§ **Given task**
Reproduce this listing in full.

· · ·

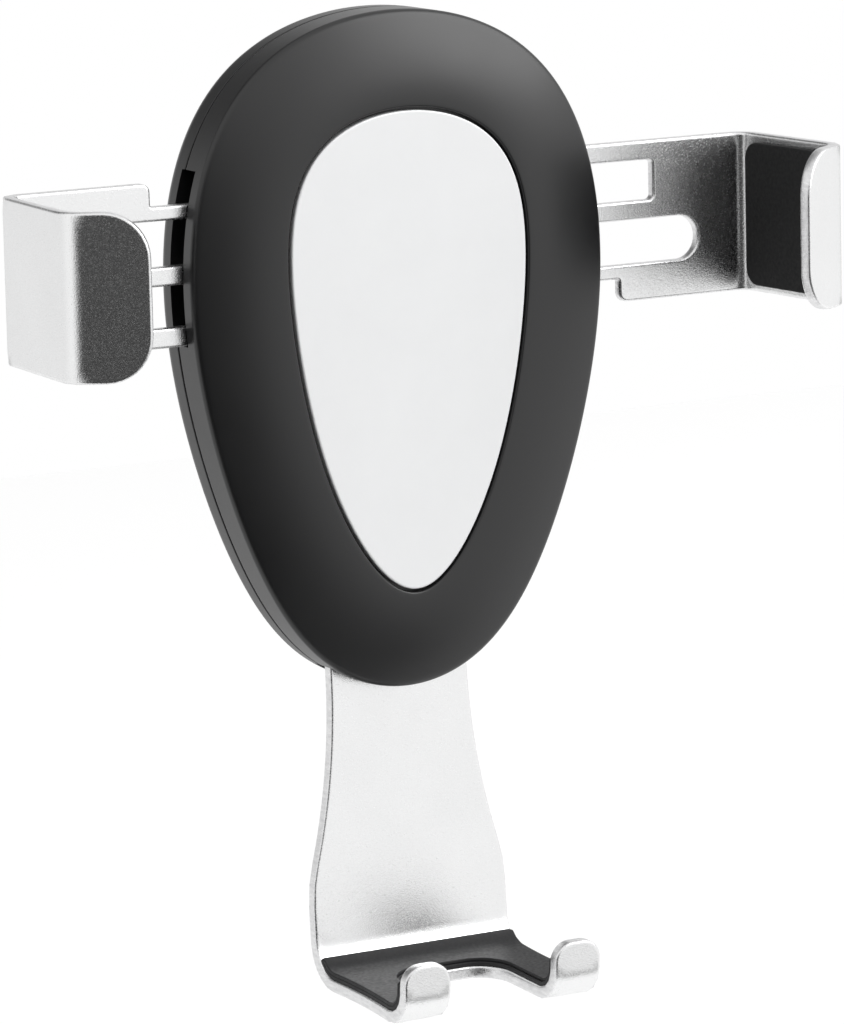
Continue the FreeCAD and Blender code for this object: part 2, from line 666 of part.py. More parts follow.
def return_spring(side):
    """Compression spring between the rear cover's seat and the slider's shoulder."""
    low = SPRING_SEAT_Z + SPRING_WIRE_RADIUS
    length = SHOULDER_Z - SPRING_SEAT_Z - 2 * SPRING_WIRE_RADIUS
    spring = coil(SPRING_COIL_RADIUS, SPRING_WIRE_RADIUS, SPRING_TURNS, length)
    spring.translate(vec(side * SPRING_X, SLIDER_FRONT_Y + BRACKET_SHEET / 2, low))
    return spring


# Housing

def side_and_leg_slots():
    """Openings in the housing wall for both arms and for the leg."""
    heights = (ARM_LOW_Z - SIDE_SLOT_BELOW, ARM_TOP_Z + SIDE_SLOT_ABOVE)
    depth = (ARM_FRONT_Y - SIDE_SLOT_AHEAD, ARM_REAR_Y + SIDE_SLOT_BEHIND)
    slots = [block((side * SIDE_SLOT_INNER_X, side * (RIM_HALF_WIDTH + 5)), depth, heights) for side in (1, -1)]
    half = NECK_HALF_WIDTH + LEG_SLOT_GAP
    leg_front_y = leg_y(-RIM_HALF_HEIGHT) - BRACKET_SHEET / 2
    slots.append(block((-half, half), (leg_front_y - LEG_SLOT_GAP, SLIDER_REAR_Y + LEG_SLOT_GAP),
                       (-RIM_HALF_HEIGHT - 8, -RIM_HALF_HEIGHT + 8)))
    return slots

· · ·

§ **Reply**
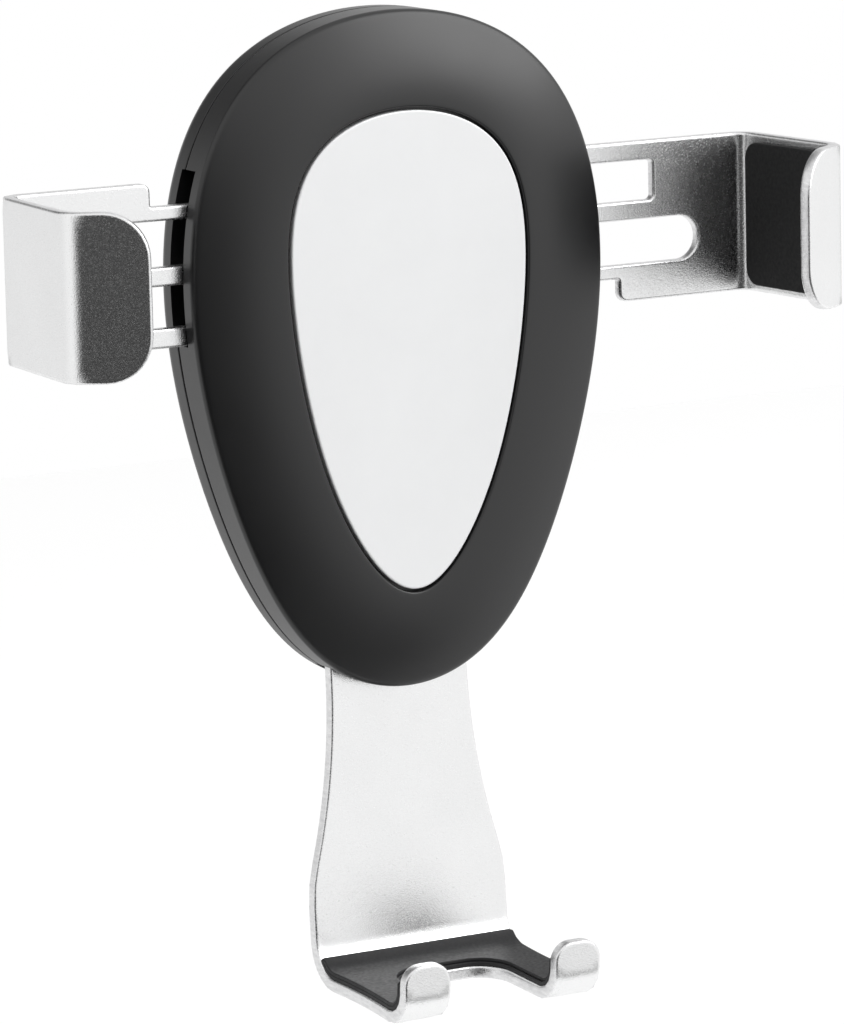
Continue the FreeCAD and Blender code for this object: part 2, from line 666 of part.py. More parts follow.
def return_spring(side):
    """Compression spring between the rear cover's seat and the slider's shoulder."""
    low = SPRING_SEAT_Z + SPRING_WIRE_RADIUS
    length = SHOULDER_Z - SPRING_SEAT_Z - 2 * SPRING_WIRE_RADIUS
    spring = coil(SPRING_COIL_RADIUS, SPRING_WIRE_RADIUS, SPRING_TURNS, length)
    spring.translate(vec(side * SPRING_X, SLIDER_FRONT_Y + BRACKET_SHEET / 2, low))
    return spring


# Housing

def side_and_leg_slots():
    """Openings in the housing wall for both arms and for the leg."""
    heights = (ARM_LOW_Z - SIDE_SLOT_BELOW, ARM_TOP_Z + SIDE_SLOT_ABOVE)
    depth = (ARM_FRONT_Y - SIDE_SLOT_AHEAD, ARM_REAR_Y + SIDE_SLOT_BEHIND)
    slots = [block((side * SIDE_SLOT_INNER_X, side * (RIM_HALF_WIDTH + 5)), depth, heights) for side in (1, -1)]
    half = NECK_HALF_WIDTH + LEG_SLOT_GAP
    leg_front_y = leg_y(-RIM_HALF_HEIGHT) - BRACKET_SHEET / 2
    slots.append(block((-half, half), (leg_front_y - LEG_SLOT_GAP, SLIDER_REAR_Y + LEG_SLOT_GAP),
                       (-RIM_HALF_HEIGHT - 8, -RIM_HALF_HEIGHT + 8)))
    return slots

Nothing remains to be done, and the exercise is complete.